Historique
|
Cet ao, le kavakava à plumes du dessin de la cabine et le tahonga conservé dans la maison de Rochefort-sur-Mer sont les objets rapanui les plus anciens de la collection de Pierre Loti. Portant les stigmates d'une longue existence, ils participaient encore aux cérémonies et aux fêtes six ans avant l'escale de la Flore. Dans les collectes du temps de la mission (1866-1871), rares sont les oeuvres altérées par les moisissures et les xylophages. Elles commencent à apparaître lors du passage de la Flore et se multiplieront par la suite. L'abandon de l'île par ses habitants avait libéré les tombeaux du respect dû aux morts ; sans crainte des représailles, les derniers insulaires sont allés chercher ces trésors dans les sépultures familiales ou les maisons ruinées des absents. L'état de surface de l'ao du MHNT pourrait indiquer un gisement de ce type.
|
Description
|
L'objet a été sculpté dans une planche extraite axialement et en plein cœur du fût d'un Thespesia populnea, le makoi, arbre sacré à Rapa Nui comme partout en Polynésie. Cet arbre bien droit, d'un diamètre d'au moins 200 mm, mesurait une dizaine de mètres de hauteur. La pale supérieure présente une section lenticulaire aplatie à bords mousses; elle est décorée, sur ses deux faces, par un visage schématique formé d'un bourrelet continu sculpté en champlevé, large et haut de 2 à 3 mm.
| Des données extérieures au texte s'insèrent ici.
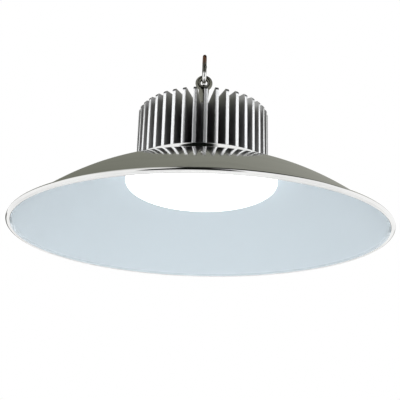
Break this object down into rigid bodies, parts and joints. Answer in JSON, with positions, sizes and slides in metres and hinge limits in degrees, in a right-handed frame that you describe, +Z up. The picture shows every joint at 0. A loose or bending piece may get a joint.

Fait unique pour ce type d'objet, les yeux, ont été figurés sur les deux faces ; leur sclérotique occupe toute la largeur de l'arc orbitaire et leur iris est noté par une cupule. Ces yeux inhabituels, formant à l'origine un léger relief, ont été effacés ; cette opération, plus complète sur une des faces, en a fait presque disparaître un des yeux, que l'on devine à peine. La pale inférieure, de section lenticulaire aplatie à bords carénés, est prolongée axialement par un appendice en forme de pénis long de 165 mm. Son extrémité, écrasée, est incrustée de sédiment rouge, couleur fréquente du sol volcanique de Rapa Nui sur lequel l'objet, tenu en main, reposait. La hampe porte un poli de préhension très net sur une vingtaine de centimètres. Les parties saillantes : ornements d'oreilles, arête du nez, sourcils, sont émoussées. Les bords des pales, le chanfrein du gland de l'appendice et son extrémité portent des multiples traces de chocs, de compressions et d'arrachements, stigmates d'une vie cérémonielle longue et mouvementée. Sur l'arête du cou une douzaine de brèves incisions fines, rythmiques, parallèles, ont été faites par un tranchant très acéré (obsidienne ?) ; ces blessures évoquent éventuellement un geste magique offensif. Des traces de compressions linéaires transversales sur la hampe pourraient être, entre autres, celles du lien fixant l'objet à la paroi de la cabine de Julien Viaud. Aucune trace de colorants ni d'autres dépôts n'est visible, sauf un mastic noir (calfat européen ?), bouchant une longue fente de la pale supérieure et des cavités creusées dans les deux pales. L'objet semble allégé par la déshydratation ; sa surface est terne, comme lessivée ; les fibres du bois sont nettement visibles. Quelques galeries du petit xylophage de Rapa Nui (1 à 1,5 mm de diamètre) apparaissent par endroits.
|
Précision utilisation/destination
|
Cette pagaie en bois de thespesia populnea (makoi) fait partie des insignes de pouvoir de la société pascuane. Elle était portée par les dignitaires, vraisemblablement lors de la cérémonie annuelle pour la désignation de l'homme-oiseau. Cette compétition opposait les chefs de guerre dans la quête du premier œuf d'hirondelle. Le vainqueur jouissait alors de reconnaissance et de grands avantages pour l'année à venir. Cette pagaie 'ao' figure sur le dessin de Pierre Loti de sa cabine à bord de la Flore. les yeux du visage de la pale supérieure, pourtant très discrets, ont été notés par Julien Viaud (Pierre Loti).